--- Begin ---
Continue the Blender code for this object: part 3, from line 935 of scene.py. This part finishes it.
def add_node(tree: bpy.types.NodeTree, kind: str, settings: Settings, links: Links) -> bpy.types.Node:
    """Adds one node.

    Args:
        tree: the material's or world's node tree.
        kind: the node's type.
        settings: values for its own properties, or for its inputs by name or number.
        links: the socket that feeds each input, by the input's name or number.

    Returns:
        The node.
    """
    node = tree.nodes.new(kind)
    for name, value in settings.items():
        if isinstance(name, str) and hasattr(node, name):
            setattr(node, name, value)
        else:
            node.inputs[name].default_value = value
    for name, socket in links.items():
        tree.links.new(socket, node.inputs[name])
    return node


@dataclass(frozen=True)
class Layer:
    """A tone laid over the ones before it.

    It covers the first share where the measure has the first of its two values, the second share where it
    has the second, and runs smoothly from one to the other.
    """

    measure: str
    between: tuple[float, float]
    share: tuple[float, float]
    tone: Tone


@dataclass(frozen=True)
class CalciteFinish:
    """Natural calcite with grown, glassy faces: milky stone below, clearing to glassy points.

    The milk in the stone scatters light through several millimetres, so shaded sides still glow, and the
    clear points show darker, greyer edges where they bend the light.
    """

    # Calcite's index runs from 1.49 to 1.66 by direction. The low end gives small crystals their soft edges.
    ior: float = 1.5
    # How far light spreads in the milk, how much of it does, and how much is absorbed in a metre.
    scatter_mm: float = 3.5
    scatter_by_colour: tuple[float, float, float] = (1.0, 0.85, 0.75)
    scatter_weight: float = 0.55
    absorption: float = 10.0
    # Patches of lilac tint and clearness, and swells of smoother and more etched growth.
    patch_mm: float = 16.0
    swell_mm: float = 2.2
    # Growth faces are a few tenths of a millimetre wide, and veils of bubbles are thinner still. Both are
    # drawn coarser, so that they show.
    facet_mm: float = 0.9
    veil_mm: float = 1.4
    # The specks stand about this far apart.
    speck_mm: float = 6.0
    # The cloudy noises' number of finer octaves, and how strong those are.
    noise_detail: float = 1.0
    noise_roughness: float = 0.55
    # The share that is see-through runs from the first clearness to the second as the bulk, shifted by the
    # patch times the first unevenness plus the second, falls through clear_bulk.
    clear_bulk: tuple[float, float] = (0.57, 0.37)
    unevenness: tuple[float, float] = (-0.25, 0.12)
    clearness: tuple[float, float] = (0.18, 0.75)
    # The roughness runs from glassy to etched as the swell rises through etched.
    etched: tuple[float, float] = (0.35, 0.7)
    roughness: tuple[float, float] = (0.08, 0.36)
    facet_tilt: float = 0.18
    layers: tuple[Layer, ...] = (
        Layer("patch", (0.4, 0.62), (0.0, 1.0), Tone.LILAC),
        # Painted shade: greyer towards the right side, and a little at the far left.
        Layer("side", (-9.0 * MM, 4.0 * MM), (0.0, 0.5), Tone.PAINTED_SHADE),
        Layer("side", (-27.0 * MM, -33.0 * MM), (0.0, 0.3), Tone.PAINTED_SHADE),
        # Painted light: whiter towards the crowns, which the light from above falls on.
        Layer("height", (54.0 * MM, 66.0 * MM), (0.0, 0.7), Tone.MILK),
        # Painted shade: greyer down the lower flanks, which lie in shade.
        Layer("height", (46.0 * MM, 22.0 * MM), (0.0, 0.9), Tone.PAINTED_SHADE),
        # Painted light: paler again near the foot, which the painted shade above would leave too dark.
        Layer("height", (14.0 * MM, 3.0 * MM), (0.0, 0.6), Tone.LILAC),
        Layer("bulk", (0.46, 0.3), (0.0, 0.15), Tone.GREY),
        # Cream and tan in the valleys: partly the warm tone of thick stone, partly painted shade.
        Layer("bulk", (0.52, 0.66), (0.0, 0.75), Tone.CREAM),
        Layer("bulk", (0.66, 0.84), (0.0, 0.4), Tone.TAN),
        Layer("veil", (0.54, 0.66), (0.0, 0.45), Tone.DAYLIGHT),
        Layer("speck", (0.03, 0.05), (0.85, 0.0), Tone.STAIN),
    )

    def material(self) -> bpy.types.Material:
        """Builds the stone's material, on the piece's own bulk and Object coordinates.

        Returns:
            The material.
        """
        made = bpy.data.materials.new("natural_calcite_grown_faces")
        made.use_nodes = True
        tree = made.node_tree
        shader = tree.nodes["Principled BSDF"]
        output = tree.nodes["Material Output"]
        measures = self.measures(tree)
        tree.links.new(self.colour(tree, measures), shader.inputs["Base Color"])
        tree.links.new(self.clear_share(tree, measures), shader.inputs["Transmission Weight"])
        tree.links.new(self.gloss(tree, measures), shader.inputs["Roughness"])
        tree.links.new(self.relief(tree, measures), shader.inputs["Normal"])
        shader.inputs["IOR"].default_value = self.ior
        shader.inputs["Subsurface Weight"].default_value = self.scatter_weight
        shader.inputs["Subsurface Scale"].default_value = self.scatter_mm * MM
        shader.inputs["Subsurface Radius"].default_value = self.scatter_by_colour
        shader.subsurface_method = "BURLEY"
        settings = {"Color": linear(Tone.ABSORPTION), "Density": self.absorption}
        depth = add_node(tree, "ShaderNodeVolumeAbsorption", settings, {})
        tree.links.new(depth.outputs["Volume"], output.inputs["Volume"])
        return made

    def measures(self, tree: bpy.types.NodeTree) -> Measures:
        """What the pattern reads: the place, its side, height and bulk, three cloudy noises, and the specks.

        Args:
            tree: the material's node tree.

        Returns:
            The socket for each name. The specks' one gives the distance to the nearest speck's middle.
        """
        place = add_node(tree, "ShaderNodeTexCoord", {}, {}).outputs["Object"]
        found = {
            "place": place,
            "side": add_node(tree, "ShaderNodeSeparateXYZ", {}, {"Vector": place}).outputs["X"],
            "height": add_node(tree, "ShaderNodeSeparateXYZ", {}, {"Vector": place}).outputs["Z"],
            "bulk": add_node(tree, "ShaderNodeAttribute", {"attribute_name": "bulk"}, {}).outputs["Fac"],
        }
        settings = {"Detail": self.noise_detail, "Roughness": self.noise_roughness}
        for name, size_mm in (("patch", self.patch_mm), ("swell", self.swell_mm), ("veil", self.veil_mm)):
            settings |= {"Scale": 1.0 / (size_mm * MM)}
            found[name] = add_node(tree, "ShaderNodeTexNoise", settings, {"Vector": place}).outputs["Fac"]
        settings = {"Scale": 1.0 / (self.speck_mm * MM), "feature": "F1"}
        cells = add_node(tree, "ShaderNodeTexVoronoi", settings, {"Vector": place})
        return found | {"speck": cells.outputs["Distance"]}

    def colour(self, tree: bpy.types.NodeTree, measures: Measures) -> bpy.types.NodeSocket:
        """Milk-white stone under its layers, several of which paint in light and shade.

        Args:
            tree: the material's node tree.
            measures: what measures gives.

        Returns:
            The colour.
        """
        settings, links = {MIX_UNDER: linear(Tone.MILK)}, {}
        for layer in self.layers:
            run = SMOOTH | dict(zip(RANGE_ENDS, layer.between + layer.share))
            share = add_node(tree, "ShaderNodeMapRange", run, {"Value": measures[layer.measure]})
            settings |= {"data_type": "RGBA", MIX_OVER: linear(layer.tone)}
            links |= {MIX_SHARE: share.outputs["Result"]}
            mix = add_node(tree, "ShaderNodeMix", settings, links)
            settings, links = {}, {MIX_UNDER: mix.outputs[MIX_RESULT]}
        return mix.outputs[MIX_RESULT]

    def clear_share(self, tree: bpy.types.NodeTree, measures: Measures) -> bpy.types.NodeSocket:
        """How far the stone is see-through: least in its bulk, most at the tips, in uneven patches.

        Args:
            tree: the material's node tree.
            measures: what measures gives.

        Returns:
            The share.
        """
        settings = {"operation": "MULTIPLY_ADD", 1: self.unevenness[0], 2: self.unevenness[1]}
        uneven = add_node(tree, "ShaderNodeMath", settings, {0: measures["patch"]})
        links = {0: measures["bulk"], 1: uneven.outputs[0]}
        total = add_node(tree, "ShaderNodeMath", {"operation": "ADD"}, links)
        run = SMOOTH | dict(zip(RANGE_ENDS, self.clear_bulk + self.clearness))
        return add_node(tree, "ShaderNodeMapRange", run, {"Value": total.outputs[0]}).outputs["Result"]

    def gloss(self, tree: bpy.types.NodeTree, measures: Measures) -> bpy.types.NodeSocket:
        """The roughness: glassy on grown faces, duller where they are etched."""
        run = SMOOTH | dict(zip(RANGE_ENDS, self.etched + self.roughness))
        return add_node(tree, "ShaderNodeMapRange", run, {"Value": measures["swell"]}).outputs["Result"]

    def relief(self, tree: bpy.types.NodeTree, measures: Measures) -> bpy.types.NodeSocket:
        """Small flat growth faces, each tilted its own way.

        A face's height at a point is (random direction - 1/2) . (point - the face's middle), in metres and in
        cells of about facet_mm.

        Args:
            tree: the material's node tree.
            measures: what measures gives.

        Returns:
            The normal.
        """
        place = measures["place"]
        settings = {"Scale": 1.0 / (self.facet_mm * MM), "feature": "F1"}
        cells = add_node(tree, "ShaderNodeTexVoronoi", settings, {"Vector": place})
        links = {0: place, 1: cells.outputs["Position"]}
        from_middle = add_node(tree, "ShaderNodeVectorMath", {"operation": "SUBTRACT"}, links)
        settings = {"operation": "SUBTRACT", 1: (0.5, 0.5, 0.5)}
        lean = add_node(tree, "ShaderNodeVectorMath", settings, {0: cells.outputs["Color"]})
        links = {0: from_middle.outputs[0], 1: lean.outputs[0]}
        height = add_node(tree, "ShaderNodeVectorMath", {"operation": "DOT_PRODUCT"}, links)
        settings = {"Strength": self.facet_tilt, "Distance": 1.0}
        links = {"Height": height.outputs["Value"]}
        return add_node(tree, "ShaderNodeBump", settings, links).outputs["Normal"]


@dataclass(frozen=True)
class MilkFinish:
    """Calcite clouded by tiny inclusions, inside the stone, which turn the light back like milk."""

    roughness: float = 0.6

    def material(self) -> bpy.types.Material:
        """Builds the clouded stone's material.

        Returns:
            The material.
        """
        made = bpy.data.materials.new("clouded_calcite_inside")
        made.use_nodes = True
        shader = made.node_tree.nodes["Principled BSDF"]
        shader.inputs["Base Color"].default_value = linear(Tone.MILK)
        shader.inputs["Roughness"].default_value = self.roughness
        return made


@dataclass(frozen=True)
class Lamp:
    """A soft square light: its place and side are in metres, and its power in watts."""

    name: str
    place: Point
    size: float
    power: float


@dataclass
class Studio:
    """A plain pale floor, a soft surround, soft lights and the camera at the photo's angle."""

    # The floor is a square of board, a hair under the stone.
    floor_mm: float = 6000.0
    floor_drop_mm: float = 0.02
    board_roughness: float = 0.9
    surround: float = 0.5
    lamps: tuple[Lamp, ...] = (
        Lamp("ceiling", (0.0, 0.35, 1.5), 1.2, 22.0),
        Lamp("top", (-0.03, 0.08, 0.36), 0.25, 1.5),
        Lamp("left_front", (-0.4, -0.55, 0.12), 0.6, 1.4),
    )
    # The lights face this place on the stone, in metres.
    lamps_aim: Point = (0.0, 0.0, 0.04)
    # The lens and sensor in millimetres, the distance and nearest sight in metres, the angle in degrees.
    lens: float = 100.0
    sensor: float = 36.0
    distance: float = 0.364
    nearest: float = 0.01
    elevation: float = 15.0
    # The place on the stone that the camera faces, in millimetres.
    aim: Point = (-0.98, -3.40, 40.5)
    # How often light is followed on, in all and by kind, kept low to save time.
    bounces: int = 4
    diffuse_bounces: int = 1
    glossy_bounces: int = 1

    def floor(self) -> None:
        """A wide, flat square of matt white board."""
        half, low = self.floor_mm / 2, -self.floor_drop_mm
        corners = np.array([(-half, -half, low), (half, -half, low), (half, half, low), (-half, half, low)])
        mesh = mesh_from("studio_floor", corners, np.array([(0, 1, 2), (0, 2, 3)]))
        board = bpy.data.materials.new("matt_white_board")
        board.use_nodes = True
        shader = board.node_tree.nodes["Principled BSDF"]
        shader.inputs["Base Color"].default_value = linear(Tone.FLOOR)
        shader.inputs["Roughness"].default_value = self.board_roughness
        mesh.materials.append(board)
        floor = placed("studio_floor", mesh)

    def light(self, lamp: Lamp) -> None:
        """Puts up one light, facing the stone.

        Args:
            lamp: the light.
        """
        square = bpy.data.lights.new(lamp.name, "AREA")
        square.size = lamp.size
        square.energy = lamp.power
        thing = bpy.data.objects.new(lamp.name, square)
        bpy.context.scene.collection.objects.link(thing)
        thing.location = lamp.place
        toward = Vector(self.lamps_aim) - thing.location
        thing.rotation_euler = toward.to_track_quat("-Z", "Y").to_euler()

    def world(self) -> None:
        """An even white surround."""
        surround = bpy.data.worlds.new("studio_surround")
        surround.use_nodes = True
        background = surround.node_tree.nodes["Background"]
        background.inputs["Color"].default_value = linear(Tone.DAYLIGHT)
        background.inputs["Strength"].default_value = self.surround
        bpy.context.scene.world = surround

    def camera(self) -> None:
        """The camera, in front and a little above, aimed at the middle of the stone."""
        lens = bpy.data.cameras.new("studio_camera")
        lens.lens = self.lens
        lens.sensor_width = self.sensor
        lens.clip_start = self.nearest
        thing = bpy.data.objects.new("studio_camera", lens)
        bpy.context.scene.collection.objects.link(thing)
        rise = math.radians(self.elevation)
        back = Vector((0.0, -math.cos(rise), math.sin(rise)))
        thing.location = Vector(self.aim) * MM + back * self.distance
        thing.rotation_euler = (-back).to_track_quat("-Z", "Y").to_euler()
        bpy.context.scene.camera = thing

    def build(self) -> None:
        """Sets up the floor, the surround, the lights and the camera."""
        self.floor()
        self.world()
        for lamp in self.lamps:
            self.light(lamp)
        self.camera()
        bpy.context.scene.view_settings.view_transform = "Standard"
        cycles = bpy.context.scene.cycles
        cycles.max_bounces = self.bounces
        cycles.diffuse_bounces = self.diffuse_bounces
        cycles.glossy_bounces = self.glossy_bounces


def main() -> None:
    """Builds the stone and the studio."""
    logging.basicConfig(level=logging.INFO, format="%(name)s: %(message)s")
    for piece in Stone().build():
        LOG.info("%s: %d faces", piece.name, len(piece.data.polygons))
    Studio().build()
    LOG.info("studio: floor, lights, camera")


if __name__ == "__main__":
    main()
--- End ---
## INSTRUCTION
Copy, please, exactly the lines that start at the first line of the data and end at the line containing "return node", both kept and no others.

## CORRECT ANSWER
Continue the Blender code for this object: part 3, from line 935 of scene.py. This part finishes it.
def add_node(tree: bpy.types.NodeTree, kind: str, settings: Settings, links: Links) -> bpy.types.Node:
    """Adds one node.

    Args:
        tree: the material's or world's node tree.
        kind: the node's type.
        settings: values for its own properties, or for its inputs by name or number.
        links: the socket that feeds each input, by the input's name or number.

    Returns:
        The node.
    """
    node = tree.nodes.new(kind)
    for name, value in settings.items():
        if isinstance(name, str) and hasattr(node, name):
            setattr(node, name, value)
        else:
            node.inputs[name].default_value = value
    for name, socket in links.items():
        tree.links.new(socket, node.inputs[name])
    return node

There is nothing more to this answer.